When an army list is competitively balanced, we tend to talk about a list which can take on all comers and emerge victorious 60-80% of the time as a minimum regardless of the environment of play and as such, based in a non-comp and thereby no restrictions on the army, environment.



But that's the narrow-minded view because it specifically takes the codex as GW wrote it without any restrictions placed on it. An army list that is designed to be competitively balanced withoin a specific Composition-based environment such that it wins 60-80% of its' games minimum all the time, is also competitive. It is just competitive within that environment, because more often then not, such a list can't compete with a Non-comp based competitive list build.

However, this isn't always the case, as occasionally, people will break the composition system in question and unleash all sorts of shannanigans such as those which fall under the classification of 'stealth cheese' and those which also utilise multiple force organisational based redundancy in unit choices to achieve similar effects of a purely non-comp based competitive list.

ii) The second type of 'Competitiveness' is that which is defined as COMPETITIVE GENERALSHIP.

A players skill at playing a game determines ultimately whether or not they win or lose consistently. It is common for people to take a 'net list' to a tournament with which they have not played before but which is considered dominant in a non-comp based environ,ment and thus is truely competitively balanced, but due to lack of skill and experience at running the list, they get beaten by a less competitive list by a more competitively minded general.

Competitive Generalship thus plays a huge part of List Competitiveness as without the skill and experience at playing on a competitive level, by understanding the rules, by undertsanding your army, overall strategies and turn by turn, phase by phase, tactics, a player as a general is uncompetitive.
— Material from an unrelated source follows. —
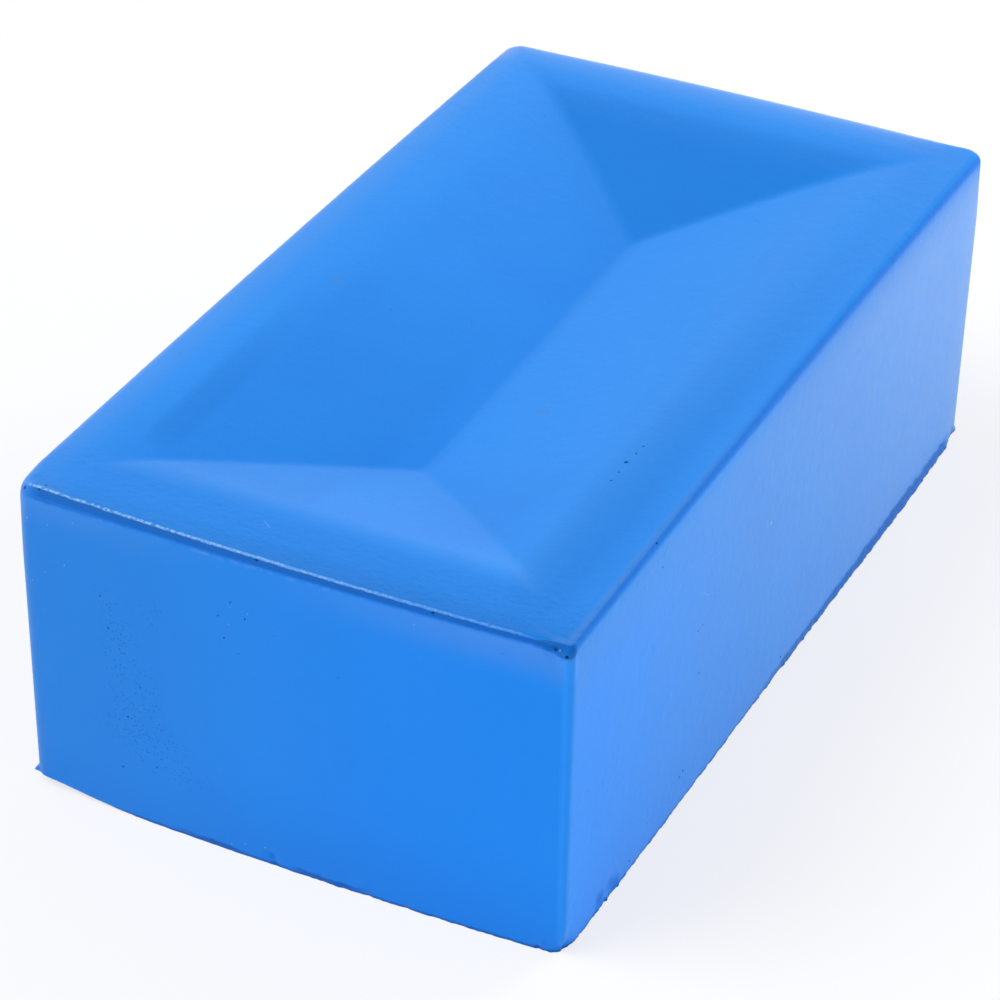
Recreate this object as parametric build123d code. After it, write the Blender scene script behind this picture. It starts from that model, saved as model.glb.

In either a comp-based or a non-comp based environment the Competitive Genertal is the one which ultimately wins all their games, or at the least that 60-80% minimum at a time, because to be truely competitive as a general you need to be competent in building a competitive Army list. Without those skills to understand how everything meshes together without it being spoon fed to you like a child from the internet, then you can't rise up to the top as a Competitive General.

The really interesting thing when you consider the term 'Competitive' in the above two contexts is that people who play exclusively in a comp-environment or exclusively in a non-comp environment (both in tournament and casual play) usually fail and fall on their arses when they try to be Competitive in the other environment of play. It is quite rare to see players who play both in a Comp Environment for tournaments and a Non-Comp Environment for tournaments and consistently win 60-80% of all their games mimimum across both settings. If you can turn around and safely manage that, then you can lay claim to the title of being a truely competitive player at Warhammer 40,000.